The new support I am writing for dynamically added operators that are prefix operators work fine with the semantic predicate detection, since the sempred is at the left edge of alternatives, ie like this: (pseudo code below) | ... | { isPrefixPredicatOp(LT(1)) }? operator=SYMBOL '(' expression ')' | ..

But for dynamically added infix operators we have: | ... | expression { isInfixPredicateOp(LT(1)) }? operator=SYMBOL expression | ...

They look so similar, but alas apparantly work so differently, since the sempred now is not used to discern between alternatives, instead if becomes a value checker of sorts, which clearly can fail if the parse steers into this path the wrong way. This creates very weird parse failures.

Also the antlr4 ALL(*) parser can apparently pickup tokens after the first expression to steer the parse right sometimes, which perhaps is why parsing "(a ie b)" fails, but "(a ie b) + b" succeeds.
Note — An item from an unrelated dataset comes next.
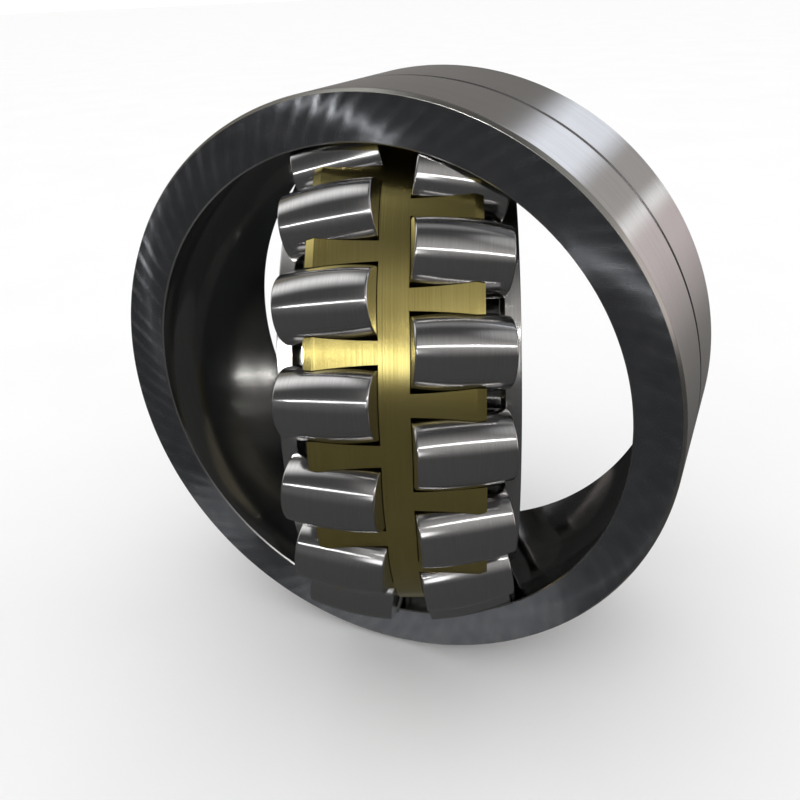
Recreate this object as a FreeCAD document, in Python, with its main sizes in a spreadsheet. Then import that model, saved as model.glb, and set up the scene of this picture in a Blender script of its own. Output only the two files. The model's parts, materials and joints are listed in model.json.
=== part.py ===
import FreeCAD, Part
import math
import os

import Sketcher

# Double-row spherical roller bearing, 280 x 500 x 176 mm, with a lubrication groove and holes
# in the outer ring and a one-piece machined cage that has prongs on both sides.
# Row frame: origin at the bearing's centre, outer ring's axis along Y, +Z up.
# At rest the inner assembly is swung about the vertical Z axis, out of the outer ring.

DIMENSIONS = [
    # alias, value in mm or degrees, what it is
    ("bore_diameter", 280, "shaft bore of the inner ring"),
    ("outer_diameter", 500, "housing seat of the outer ring"),
    ("ring_width", 176, "width of both rings"),
    ("bore_corner", 5, "corner radius at the bore"),
    ("corner_depth", 2.5, "bevel at the housing seat, along the radius"),
    ("corner_length", 4, "bevel at the housing seat, along the axis"),
    ("sphere_radius", 229, "radius of the outer ring's spherical raceway"),
    ("mouth_break", 1, "chamfer where the raceway meets the side faces"),
    ("groove_width", 6.5, "lubrication groove at the seat"),
    ("groove_floor", 3, "lubrication groove at its floor"),
    ("groove_depth", 2.5, "lubrication groove"),
    ("oil_hole_diameter", 6, "radial lubrication holes"),
    ("oil_hole_count", 3, "radial lubrication holes"),
    ("oil_hole_start", 107.5, "first hole, from +X towards +Z"),
    ("rollers_per_row", 18, "the two rows are half a pitch apart"),
    ("roller_diameter", 56, "largest diameter of the barrel"),
    ("roller_length", 70, "over both flat ends"),
    ("barrel_radius", 222, "profile radius of the barrel"),
    ("roller_corner", 1.5, "corner radius at the roller's ends"),
    ("contact_angle", 12.8, "tilt of the roller axes to the ring axis"),
    ("running_gap", 0.3, "between the rollers and both raceways"),
    ("rim_diameter", 351, "retaining flanges of the inner ring"),
    ("rim_corner", 1, "edge break of the flanges"),
    ("rim_gap", 0.5, "between the rollers' outer ends and the flanges"),
    ("guide_gap", 0.6, "around the guide ring"),
    ("guide_outer_diameter", 387, "guide ring"),
    ("cage_outer_diameter", 417, "cage"),
    ("web_inner_diameter", 388, "cage, between the two rows"),
    ("web_width", 18, "cage, between the two rows, on its inside"),
    ("prong_inner_diameter", 374, "cage prongs"),
    ("cage_width", 125, "over the tips of the prongs"),
    ("tip_bevel_length", 6, "bevel at the prong tips, along the axis"),
    ("tip_bevel_height", 2, "bevel at the prong tips, along the radius"),
    ("pocket_gap", 0.4, "around each roller in its pocket"),
    ("swing", 70.6, "inner assembly's rest angle about Z, away from the aligned position"),
    ("roller_phase", 4.3, "first roller of the rear row, about the inner axis"),
]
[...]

Perhaps the good old { }?=> syntax to indicate that you want to use the sempred for parsing decisions was a useful, since you knew if the sempred was choice-making or value-checking. Now you have to know that the position of the sempred influences its purpose.

Fortunately there was a simple fix, move the predicate into the lexer instead, and override the token.

SYMBOL: [a-zA-Z][a-zA-Z0-9_]* { if (isOpIE(getText()) setType(EvBFormulaParser.OP_IE); else if (isOpIP(getText()) setType(EvBFormulaParser.OP_IP);
} ; OP_IE: ; OP_IP: ;

This will override the symbols alread in the lexer for the infix operators, and then the grammar rule becomes: | ... | expression operator=OP_IE expression | ... which the Antlr ALL(*) parser handles perfectly as usual. This is an ok solution since the dynamic operators do not change during the parse. (Contrary to local scope variables that get push/popped during the parse.)

Do you agree with this analysis Jim?